## Directions
Return, word for word, the lines from the line holding "bpy.context.scene.collection.objects.link(empty)" through the line holding "return [c /". Include both end lines and no others.

──────── Records supplied

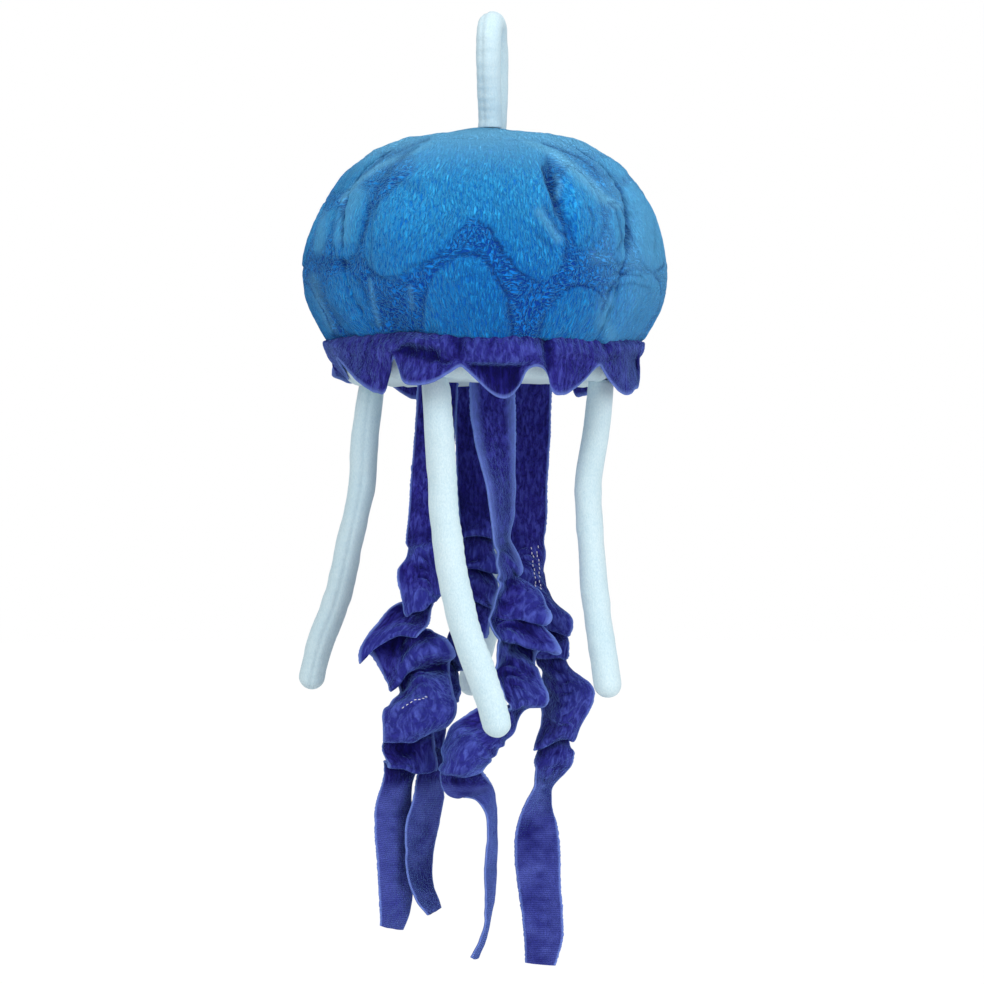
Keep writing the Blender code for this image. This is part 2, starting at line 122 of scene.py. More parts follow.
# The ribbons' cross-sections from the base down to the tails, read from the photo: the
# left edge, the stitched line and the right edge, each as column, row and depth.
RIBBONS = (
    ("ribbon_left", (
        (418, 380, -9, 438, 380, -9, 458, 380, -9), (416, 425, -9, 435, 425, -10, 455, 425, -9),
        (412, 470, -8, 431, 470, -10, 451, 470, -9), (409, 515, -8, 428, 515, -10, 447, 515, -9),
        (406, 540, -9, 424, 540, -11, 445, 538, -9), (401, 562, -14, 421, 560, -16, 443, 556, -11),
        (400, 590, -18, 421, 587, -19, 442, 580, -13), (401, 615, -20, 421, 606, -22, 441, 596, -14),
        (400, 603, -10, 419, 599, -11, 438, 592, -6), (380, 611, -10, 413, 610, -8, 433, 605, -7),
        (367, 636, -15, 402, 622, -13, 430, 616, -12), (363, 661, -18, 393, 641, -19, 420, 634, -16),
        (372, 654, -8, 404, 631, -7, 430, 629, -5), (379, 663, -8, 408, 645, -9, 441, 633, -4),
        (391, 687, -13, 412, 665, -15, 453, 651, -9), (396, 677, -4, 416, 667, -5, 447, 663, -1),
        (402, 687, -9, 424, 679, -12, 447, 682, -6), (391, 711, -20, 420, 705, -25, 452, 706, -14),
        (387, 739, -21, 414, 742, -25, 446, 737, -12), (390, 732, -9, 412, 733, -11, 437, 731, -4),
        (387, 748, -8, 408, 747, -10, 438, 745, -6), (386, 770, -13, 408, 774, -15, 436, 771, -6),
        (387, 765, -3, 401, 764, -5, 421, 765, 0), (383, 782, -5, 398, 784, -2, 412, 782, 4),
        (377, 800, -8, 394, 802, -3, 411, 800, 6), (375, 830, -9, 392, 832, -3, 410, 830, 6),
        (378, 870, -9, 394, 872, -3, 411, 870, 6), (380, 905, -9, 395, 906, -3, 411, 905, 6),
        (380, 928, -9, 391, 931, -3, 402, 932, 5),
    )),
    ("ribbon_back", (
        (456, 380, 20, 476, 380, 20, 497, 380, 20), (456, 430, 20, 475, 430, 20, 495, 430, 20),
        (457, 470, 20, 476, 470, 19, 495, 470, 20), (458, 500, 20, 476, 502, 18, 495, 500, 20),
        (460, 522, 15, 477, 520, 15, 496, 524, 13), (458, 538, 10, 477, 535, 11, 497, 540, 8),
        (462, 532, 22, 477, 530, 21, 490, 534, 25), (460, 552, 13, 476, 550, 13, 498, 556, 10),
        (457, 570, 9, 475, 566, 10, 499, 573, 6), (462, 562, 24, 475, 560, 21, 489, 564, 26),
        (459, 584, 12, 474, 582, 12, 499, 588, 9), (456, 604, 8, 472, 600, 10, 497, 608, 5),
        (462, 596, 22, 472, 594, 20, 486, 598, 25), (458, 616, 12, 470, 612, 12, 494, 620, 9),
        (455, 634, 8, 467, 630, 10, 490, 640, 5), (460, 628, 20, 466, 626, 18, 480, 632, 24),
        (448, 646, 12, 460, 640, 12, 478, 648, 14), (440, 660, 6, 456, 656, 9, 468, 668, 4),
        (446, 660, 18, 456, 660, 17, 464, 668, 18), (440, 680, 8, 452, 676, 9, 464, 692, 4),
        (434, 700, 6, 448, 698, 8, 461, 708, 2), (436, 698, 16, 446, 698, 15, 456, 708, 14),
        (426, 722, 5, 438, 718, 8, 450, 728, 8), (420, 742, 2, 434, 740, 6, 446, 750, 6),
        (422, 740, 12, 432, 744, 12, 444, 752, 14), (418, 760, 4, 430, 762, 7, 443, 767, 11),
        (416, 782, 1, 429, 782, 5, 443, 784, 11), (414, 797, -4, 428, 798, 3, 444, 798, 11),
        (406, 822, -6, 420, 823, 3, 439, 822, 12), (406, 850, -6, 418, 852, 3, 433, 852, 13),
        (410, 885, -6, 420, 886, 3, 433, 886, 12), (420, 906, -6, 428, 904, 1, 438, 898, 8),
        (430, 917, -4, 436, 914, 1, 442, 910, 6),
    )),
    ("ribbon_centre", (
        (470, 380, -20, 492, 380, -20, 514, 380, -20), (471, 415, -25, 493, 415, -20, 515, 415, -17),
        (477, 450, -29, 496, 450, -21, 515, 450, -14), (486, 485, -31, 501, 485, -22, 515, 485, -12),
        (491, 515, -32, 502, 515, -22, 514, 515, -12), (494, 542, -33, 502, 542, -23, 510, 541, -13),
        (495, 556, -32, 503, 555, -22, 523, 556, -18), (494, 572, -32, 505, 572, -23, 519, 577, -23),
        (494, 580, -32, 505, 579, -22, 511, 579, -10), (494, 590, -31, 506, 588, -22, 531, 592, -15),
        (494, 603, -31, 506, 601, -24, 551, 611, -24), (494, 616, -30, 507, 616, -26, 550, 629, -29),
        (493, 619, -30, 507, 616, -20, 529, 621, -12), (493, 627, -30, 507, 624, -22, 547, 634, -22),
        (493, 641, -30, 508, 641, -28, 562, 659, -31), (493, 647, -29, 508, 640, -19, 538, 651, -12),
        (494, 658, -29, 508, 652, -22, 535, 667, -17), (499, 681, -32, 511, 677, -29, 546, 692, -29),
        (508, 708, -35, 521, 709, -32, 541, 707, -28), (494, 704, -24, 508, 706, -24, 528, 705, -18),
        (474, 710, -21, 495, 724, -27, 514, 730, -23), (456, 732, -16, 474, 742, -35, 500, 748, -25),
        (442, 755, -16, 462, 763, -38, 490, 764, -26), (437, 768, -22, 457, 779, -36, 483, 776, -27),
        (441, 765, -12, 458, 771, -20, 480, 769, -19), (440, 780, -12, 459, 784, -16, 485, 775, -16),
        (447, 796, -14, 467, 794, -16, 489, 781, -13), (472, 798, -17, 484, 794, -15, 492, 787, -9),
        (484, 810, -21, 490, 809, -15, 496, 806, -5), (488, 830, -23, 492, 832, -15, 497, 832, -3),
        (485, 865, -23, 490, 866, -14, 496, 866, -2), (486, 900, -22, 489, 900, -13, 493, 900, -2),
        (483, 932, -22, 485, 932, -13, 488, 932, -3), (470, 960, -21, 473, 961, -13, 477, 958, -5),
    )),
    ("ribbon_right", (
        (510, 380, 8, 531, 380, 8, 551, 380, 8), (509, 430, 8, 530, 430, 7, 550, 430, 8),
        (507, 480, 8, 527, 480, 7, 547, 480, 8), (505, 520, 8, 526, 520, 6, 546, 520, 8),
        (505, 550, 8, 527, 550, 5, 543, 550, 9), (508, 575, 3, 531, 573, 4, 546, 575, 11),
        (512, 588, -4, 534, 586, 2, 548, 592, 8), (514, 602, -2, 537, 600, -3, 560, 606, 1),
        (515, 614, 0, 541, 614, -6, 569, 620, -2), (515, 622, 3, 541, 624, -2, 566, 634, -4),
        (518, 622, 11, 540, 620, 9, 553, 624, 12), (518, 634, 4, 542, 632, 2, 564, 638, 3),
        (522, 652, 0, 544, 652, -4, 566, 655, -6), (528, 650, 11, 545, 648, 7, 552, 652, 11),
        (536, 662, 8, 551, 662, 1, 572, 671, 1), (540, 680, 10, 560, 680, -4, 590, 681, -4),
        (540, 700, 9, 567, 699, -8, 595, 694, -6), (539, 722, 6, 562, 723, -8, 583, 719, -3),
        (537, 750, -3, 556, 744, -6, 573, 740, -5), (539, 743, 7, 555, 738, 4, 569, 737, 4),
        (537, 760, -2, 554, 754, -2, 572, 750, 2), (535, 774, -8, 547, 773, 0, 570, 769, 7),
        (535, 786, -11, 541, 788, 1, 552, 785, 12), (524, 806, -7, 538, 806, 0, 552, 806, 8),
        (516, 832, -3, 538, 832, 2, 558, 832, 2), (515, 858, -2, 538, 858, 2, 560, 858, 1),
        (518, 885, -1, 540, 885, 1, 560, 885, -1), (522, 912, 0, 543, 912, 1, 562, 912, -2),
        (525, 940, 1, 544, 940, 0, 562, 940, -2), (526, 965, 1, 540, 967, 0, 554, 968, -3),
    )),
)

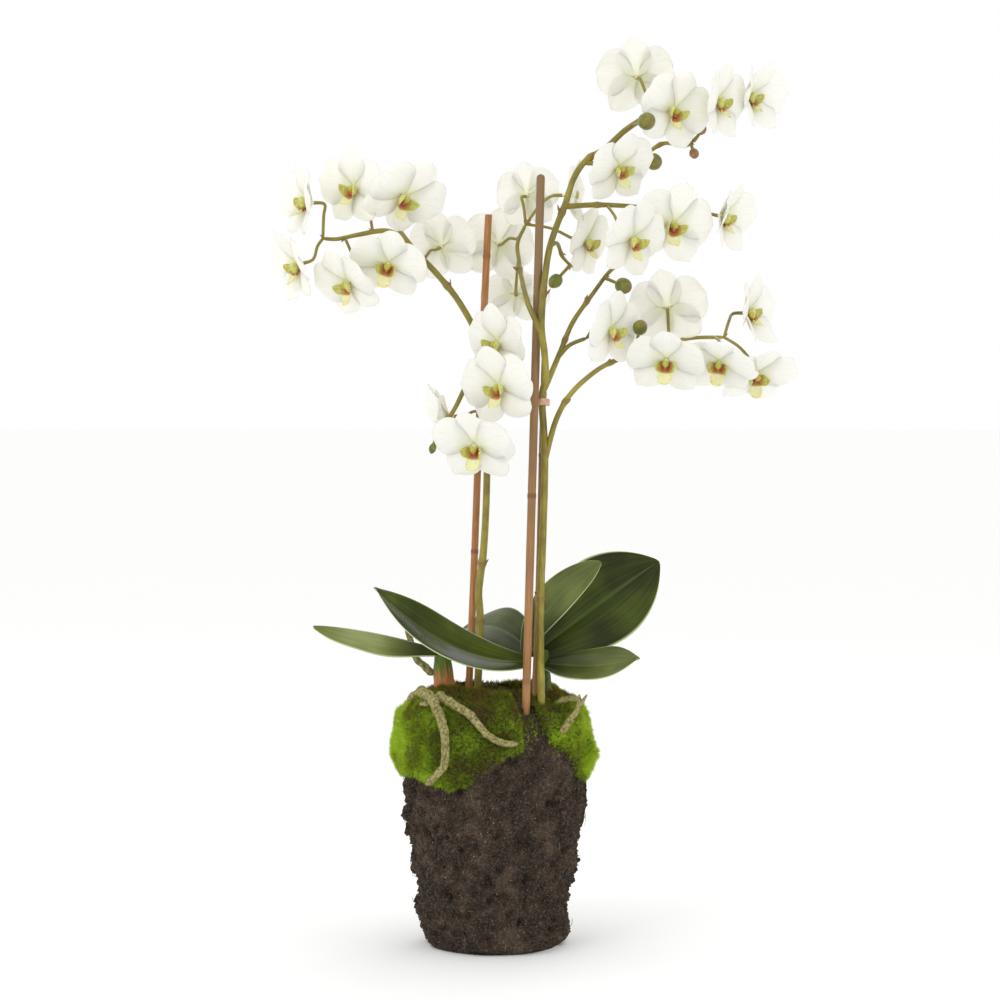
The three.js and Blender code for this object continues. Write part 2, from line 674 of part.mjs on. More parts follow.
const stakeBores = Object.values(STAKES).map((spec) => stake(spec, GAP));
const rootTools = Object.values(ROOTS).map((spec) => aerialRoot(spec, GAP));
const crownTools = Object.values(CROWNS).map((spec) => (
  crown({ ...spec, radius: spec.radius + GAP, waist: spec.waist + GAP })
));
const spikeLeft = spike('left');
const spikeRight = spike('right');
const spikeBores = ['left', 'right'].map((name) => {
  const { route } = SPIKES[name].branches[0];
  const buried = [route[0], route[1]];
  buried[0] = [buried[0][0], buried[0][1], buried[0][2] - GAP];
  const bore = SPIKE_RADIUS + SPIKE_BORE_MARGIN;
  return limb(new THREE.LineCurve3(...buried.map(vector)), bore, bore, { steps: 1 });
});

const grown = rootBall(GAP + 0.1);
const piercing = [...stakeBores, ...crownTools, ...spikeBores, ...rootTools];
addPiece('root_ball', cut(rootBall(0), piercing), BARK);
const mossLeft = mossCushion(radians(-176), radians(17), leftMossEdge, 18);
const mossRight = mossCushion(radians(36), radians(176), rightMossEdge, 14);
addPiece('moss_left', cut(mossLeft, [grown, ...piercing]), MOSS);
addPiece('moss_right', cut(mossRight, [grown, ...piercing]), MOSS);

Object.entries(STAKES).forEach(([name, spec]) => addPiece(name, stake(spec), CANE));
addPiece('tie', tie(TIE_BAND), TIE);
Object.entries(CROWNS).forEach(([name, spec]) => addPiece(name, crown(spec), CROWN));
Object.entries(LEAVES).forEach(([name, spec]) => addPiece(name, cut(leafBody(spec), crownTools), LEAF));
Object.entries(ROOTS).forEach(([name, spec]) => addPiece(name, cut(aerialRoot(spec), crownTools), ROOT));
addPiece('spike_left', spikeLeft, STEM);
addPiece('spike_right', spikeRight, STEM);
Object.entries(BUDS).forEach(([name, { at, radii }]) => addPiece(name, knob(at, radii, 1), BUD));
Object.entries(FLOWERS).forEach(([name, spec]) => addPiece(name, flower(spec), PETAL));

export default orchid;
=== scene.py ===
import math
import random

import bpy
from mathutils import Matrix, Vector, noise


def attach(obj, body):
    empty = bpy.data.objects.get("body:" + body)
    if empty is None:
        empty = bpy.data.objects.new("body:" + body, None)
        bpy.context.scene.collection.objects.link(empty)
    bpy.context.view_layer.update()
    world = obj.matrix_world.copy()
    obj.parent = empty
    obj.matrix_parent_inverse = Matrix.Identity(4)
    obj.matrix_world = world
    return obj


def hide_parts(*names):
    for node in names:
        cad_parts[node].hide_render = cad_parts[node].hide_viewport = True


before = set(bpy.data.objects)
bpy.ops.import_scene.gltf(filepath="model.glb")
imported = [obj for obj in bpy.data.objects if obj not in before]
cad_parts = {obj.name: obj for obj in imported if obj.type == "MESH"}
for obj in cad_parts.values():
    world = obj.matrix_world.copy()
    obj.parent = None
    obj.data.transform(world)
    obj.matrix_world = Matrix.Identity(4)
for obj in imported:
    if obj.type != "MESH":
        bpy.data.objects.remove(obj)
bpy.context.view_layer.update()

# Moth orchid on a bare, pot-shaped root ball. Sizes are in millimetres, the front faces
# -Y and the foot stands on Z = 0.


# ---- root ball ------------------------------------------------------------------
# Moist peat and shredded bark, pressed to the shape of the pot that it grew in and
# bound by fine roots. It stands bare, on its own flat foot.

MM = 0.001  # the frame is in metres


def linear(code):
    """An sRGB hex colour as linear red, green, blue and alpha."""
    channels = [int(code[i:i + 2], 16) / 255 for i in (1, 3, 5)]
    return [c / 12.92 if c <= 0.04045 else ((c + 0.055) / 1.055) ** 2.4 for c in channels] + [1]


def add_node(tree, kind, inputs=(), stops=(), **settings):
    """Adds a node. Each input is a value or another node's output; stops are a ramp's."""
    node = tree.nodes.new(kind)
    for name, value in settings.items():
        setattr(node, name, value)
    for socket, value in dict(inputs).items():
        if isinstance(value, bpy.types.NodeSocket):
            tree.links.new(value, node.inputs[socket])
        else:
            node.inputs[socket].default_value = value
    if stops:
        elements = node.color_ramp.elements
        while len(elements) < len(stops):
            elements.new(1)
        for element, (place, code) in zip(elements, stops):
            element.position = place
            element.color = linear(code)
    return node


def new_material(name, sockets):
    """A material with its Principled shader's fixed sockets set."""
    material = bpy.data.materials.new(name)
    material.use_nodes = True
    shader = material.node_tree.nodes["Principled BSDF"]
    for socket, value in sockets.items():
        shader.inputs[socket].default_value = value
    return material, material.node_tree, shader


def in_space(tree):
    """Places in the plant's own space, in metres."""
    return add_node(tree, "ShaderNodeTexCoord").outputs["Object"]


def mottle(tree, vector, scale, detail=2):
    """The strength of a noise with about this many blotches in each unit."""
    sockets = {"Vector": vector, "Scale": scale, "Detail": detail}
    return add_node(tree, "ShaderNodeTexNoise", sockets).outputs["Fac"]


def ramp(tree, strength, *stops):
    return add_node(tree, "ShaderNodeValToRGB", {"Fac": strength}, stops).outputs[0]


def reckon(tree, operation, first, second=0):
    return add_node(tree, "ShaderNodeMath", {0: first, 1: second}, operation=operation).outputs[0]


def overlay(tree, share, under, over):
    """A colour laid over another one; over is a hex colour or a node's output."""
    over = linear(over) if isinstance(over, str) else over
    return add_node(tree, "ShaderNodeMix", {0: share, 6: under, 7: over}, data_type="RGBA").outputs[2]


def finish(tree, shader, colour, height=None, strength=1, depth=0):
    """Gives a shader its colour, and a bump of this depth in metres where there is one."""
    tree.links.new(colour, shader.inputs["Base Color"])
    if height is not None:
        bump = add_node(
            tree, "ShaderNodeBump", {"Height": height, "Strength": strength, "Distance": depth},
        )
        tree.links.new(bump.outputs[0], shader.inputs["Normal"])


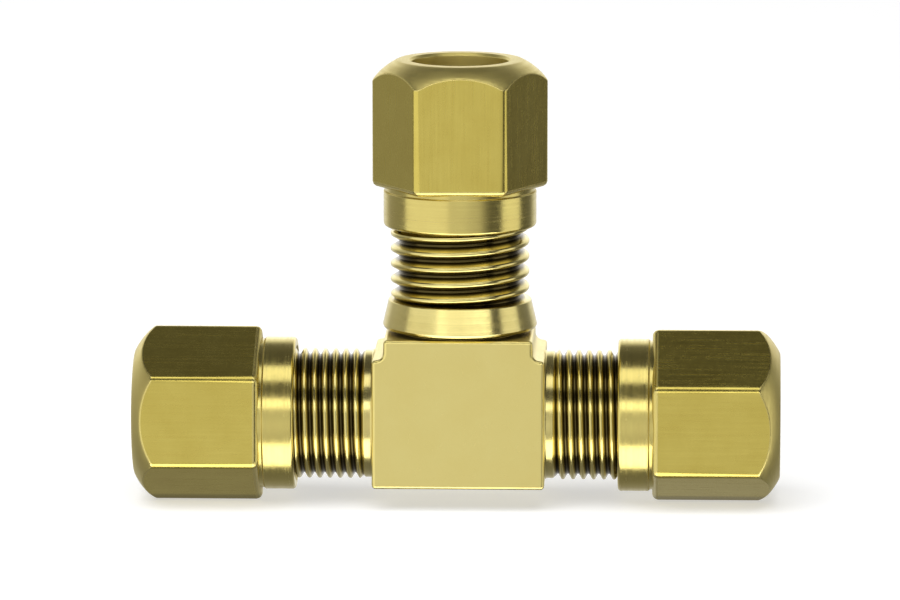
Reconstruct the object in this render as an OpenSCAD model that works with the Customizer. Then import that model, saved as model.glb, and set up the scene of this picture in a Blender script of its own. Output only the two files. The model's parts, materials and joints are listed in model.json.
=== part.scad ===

────────────────

## Finished task
        bpy.context.scene.collection.objects.link(empty)
    bpy.context.view_layer.update()
    world = obj.matrix_world.copy()
    obj.parent = empty
    obj.matrix_parent_inverse = Matrix.Identity(4)
    obj.matrix_world = world
    return obj


def hide_parts(*names):
    for node in names:
        cad_parts[node].hide_render = cad_parts[node].hide_viewport = True


before = set(bpy.data.objects)
bpy.ops.import_scene.gltf(filepath="model.glb")
imported = [obj for obj in bpy.data.objects if obj not in before]
cad_parts = {obj.name: obj for obj in imported if obj.type == "MESH"}
for obj in cad_parts.values():
    world = obj.matrix_world.copy()
    obj.parent = None
    obj.data.transform(world)
    obj.matrix_world = Matrix.Identity(4)
for obj in imported:
    if obj.type != "MESH":
        bpy.data.objects.remove(obj)
bpy.context.view_layer.update()

# Moth orchid on a bare, pot-shaped root ball. Sizes are in millimetres, the front faces
# -Y and the foot stands on Z = 0.


# ---- root ball ------------------------------------------------------------------
# Moist peat and shredded bark, pressed to the shape of the pot that it grew in and
# bound by fine roots. It stands bare, on its own flat foot.

MM = 0.001  # the frame is in metres


def linear(code):
    """An sRGB hex colour as linear red, green, blue and alpha."""
    channels = [int(code[i:i + 2], 16) / 255 for i in (1, 3, 5)]
    return [c / 12.92 if c <= 0.04045 else ((c + 0.055) / 1.055) ** 2.4 for c in channels] + [1]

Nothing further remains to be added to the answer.